In: Journal of Materials Chemistry A.
Bd. 12
(2024)
Heft 26
.
- S. 15731-15743.
ISSN 2050-7496
DOI: https://doi.org/10.1039/d4ta02265c
Abstract
Disordered rock salt compounds (DRX) are increasingly investigated as an alternative to established layered oxides, due to the significant compositional flexibility allowing the use of cheap elements, as well as the demonstrated high specific discharge capacities. In this work we investigate DRXs based on Ni as the main redox active element and Ti as a charge compensator and structure stabilizer, according to composition Li2yTiyNi2−3yO2 (0.50 ≤ y ≤ 0.67). We prepare such materials by solid state synthesis and carefully investigate their stability as single phases by combining theoretical calculations based on density functional theory and in situ X-ray diffraction, elucidating the role of entropy in the synthesis process. By a combination of SEM, ICP-AES and X-ray and neutron diffraction we reveal that the above-mentioned formula indicating a solid solution is only appropriate at high temperatures. When increasing the Li content and lowering the temperature, a secondary Li2TiO3-like phase emerges. The electrochemical performances showed a low capacity in the first cycle, which appears to be kinetically limited as it strongly increases at 50 °C. A strong voltage hysteresis is nonetheless present regardless of the temperature and is the main bottleneck limiting energy efficiently in these compounds.

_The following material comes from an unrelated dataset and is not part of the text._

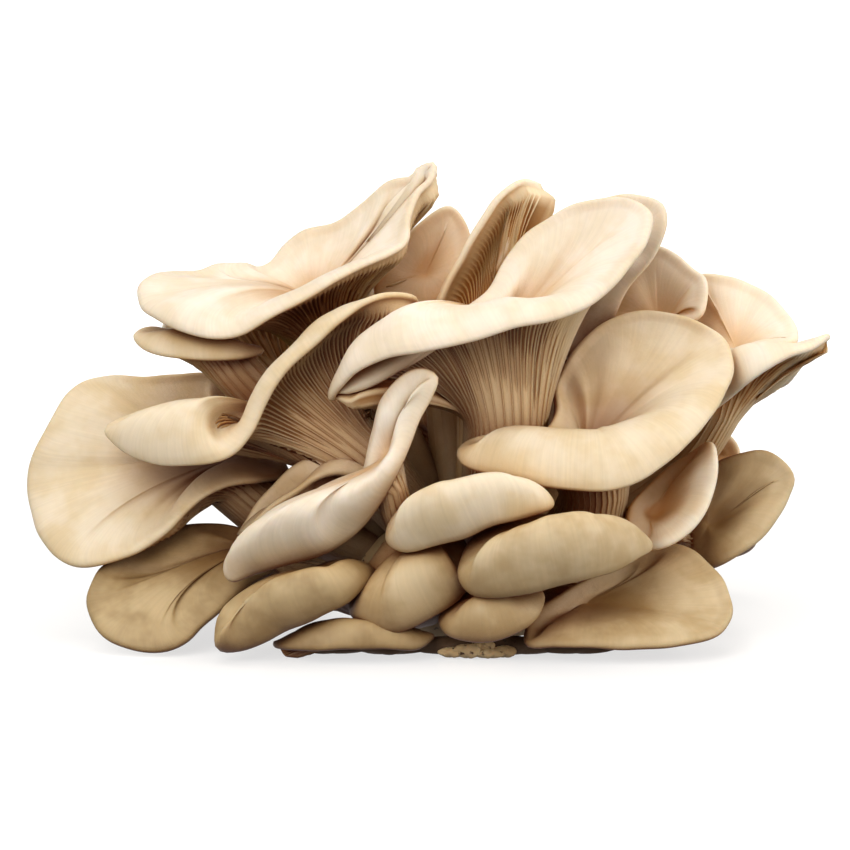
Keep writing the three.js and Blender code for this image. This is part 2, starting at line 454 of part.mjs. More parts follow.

By combined operando X-ray diffraction and X-ray absorption near edge structure (XANES) spectroscopy, we demonstrate such hysteresis can be observed both structurally in the unit cell parameters as well as electronically at the Ni K-edge, hence in the Ni oxidation state. Our study confirms the peculiar, coupled behaviour of Ni and O redox in this class of materials, which needs to be overcome if new improved compositions are to be designed. We therefore provide a clear structural analysis of the synthesis and electrochemical behaviour of the Li2yTiyNi2−3yO2 family of compounds, identifying the main bottlenecks towards their improvement.